* start Data rows *
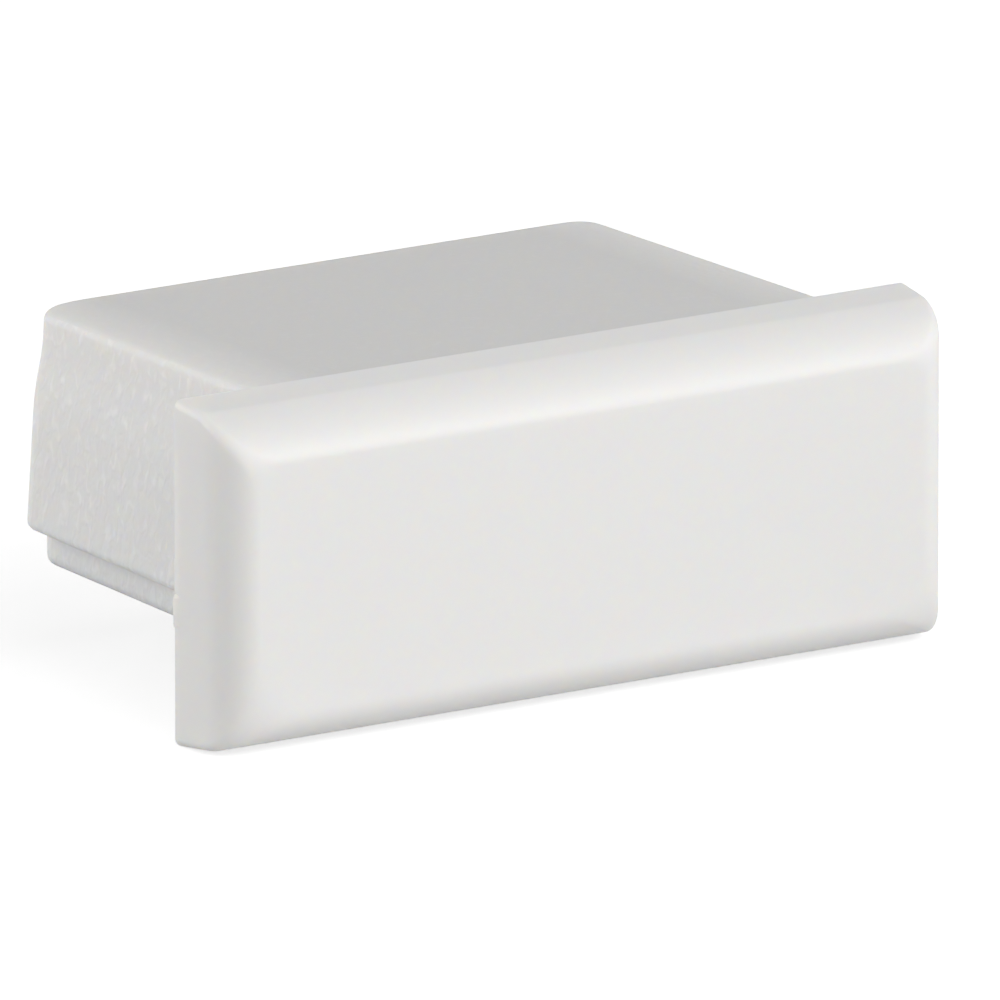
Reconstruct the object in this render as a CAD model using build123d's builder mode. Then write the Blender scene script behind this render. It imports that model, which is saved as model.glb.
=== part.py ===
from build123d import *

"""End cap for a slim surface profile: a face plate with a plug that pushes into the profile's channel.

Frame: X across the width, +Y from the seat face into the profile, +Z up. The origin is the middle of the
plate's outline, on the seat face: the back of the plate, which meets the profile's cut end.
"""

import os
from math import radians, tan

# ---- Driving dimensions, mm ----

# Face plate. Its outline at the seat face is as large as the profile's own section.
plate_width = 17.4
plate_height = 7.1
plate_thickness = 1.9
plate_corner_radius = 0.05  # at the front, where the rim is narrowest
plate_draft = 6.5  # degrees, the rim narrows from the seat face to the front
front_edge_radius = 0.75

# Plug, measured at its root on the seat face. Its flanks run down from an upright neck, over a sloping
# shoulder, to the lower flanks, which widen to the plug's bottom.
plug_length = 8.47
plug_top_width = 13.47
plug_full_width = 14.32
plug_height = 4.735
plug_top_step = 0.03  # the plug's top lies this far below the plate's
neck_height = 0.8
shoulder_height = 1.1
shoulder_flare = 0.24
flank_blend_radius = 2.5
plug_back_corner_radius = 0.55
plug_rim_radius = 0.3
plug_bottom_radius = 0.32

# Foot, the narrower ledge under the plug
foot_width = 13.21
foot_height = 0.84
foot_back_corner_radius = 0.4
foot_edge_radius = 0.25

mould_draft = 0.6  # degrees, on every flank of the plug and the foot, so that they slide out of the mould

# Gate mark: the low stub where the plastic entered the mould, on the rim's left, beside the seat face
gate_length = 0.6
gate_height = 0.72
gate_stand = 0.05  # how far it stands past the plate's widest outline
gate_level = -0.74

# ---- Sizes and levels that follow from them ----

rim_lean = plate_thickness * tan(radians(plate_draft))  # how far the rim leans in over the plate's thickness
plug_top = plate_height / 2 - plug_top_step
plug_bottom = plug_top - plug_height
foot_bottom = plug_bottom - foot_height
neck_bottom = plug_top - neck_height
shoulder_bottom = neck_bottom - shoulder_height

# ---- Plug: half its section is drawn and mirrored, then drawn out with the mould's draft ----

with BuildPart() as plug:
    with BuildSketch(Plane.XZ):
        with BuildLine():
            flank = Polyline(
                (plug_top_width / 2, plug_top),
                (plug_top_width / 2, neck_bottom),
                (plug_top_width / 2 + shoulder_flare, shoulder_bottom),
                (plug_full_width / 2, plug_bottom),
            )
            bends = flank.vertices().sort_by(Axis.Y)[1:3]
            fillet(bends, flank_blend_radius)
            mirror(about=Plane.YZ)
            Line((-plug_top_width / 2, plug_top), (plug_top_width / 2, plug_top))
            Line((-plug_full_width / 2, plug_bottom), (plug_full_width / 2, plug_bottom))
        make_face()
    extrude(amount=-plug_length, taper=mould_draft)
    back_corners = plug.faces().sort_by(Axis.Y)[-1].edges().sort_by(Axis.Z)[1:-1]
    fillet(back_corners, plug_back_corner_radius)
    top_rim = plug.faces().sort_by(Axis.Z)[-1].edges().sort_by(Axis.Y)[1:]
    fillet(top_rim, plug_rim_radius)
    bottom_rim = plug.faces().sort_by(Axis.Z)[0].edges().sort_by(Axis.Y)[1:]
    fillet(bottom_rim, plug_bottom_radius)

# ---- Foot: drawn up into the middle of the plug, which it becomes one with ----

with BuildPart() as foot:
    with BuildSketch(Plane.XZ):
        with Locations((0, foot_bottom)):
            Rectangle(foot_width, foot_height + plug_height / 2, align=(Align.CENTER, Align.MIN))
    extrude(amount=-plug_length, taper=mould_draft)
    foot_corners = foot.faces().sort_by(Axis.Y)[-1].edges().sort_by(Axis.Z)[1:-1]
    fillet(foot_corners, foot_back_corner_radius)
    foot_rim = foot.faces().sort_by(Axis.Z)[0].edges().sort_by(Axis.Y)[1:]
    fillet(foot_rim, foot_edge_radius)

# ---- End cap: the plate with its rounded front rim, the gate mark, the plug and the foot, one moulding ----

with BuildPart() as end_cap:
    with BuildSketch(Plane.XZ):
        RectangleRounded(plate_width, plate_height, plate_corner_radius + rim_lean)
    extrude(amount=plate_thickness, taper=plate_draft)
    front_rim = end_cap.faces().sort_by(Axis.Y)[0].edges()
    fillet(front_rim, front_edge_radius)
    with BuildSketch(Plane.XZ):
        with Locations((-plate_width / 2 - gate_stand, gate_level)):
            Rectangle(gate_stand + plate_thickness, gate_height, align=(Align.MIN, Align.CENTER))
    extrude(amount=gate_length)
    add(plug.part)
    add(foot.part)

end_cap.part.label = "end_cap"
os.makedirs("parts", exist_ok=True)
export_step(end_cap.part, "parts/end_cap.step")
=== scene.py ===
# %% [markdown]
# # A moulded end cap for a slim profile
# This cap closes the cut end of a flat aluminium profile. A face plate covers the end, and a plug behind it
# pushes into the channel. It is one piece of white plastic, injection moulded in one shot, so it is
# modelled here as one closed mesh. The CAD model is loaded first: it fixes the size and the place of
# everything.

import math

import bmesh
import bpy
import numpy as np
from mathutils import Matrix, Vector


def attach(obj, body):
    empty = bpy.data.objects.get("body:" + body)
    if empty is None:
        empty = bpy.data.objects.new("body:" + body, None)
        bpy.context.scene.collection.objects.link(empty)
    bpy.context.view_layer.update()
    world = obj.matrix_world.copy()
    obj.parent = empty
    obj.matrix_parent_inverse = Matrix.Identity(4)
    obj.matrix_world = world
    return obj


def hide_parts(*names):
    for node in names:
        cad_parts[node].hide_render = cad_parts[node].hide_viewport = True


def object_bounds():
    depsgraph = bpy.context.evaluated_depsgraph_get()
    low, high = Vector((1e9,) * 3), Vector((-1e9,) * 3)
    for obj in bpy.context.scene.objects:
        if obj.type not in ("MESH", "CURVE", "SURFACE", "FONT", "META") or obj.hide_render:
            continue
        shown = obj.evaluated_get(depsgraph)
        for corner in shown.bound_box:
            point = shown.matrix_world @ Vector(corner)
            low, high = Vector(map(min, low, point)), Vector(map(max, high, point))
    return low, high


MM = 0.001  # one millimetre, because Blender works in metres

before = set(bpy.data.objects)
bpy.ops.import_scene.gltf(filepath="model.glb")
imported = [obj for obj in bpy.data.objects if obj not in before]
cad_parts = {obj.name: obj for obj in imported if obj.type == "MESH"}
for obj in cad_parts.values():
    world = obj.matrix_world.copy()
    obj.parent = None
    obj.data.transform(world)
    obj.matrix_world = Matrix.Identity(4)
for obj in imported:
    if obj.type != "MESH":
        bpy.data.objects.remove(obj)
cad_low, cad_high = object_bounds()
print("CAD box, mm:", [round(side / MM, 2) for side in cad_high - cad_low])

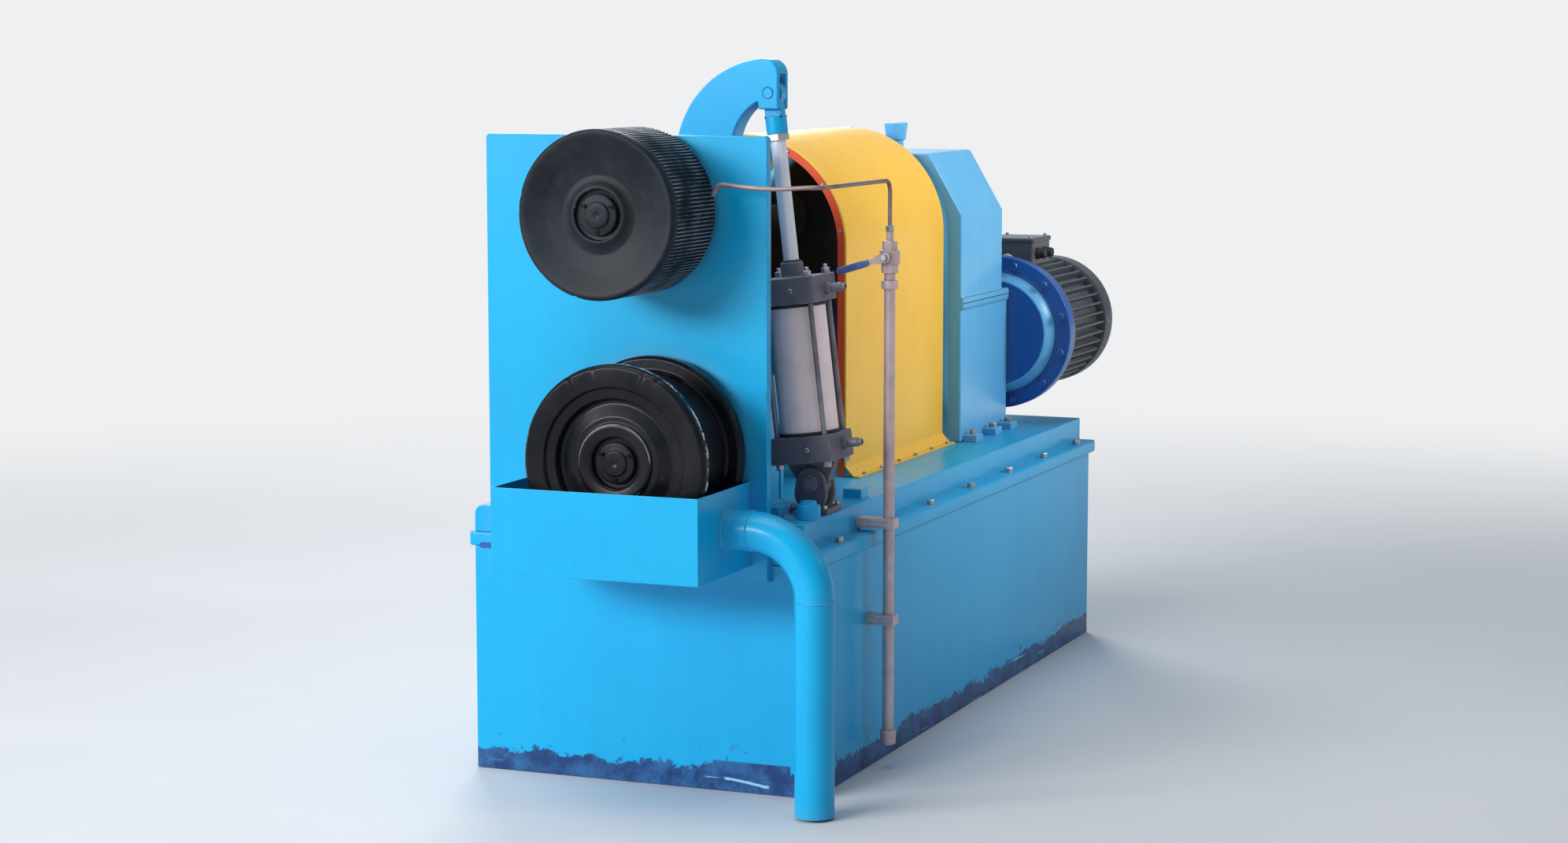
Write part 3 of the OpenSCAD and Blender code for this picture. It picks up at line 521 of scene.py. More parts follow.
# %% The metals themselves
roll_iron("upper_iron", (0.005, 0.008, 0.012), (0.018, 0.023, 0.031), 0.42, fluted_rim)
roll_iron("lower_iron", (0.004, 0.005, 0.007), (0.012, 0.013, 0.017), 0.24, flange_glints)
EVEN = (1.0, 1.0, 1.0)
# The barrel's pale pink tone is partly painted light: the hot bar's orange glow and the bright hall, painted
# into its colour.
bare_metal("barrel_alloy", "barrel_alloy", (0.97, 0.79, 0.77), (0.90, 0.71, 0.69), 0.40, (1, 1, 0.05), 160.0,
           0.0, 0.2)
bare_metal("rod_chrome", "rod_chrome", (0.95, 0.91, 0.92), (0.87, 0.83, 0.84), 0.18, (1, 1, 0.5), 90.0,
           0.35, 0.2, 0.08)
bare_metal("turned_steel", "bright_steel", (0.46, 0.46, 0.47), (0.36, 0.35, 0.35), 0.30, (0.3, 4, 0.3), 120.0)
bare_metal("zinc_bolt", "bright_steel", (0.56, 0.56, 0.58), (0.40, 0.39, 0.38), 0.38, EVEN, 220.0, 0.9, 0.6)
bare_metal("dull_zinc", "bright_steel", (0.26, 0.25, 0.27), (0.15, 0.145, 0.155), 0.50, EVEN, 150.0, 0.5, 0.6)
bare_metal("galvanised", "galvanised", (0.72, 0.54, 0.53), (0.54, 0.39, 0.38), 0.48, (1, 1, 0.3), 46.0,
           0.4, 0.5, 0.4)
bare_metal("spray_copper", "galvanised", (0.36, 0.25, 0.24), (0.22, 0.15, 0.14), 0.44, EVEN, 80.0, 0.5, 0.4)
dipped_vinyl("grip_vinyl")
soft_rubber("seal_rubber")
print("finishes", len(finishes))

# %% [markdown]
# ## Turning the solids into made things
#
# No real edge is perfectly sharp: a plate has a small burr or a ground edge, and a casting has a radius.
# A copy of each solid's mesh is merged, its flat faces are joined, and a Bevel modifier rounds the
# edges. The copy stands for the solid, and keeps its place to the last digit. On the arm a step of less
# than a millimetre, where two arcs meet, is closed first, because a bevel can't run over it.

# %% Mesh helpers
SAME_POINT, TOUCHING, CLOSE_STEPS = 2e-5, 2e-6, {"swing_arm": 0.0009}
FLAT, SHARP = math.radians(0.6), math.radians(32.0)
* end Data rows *
» **Given problem**
Working from the data above, extract solely the lines from the one containing "# ---- End cap: the" through the one containing "bpy.context.scene.collection.objects.link(empty)", exactly as they appear, both included.

» **Output**
# ---- End cap: the plate with its rounded front rim, the gate mark, the plug and the foot, one moulding ----

with BuildPart() as end_cap:
    with BuildSketch(Plane.XZ):
        RectangleRounded(plate_width, plate_height, plate_corner_radius + rim_lean)
    extrude(amount=plate_thickness, taper=plate_draft)
    front_rim = end_cap.faces().sort_by(Axis.Y)[0].edges()
    fillet(front_rim, front_edge_radius)
    with BuildSketch(Plane.XZ):
        with Locations((-plate_width / 2 - gate_stand, gate_level)):
            Rectangle(gate_stand + plate_thickness, gate_height, align=(Align.MIN, Align.CENTER))
    extrude(amount=gate_length)
    add(plug.part)
    add(foot.part)

end_cap.part.label = "end_cap"
os.makedirs("parts", exist_ok=True)
export_step(end_cap.part, "parts/end_cap.step")
=== scene.py ===
# %% [markdown]
# # A moulded end cap for a slim profile
# This cap closes the cut end of a flat aluminium profile. A face plate covers the end, and a plug behind it
# pushes into the channel. It is one piece of white plastic, injection moulded in one shot, so it is
# modelled here as one closed mesh. The CAD model is loaded first: it fixes the size and the place of
# everything.

import math

import bmesh
import bpy
import numpy as np
from mathutils import Matrix, Vector


def attach(obj, body):
    empty = bpy.data.objects.get("body:" + body)
    if empty is None:
        empty = bpy.data.objects.new("body:" + body, None)
        bpy.context.scene.collection.objects.link(empty)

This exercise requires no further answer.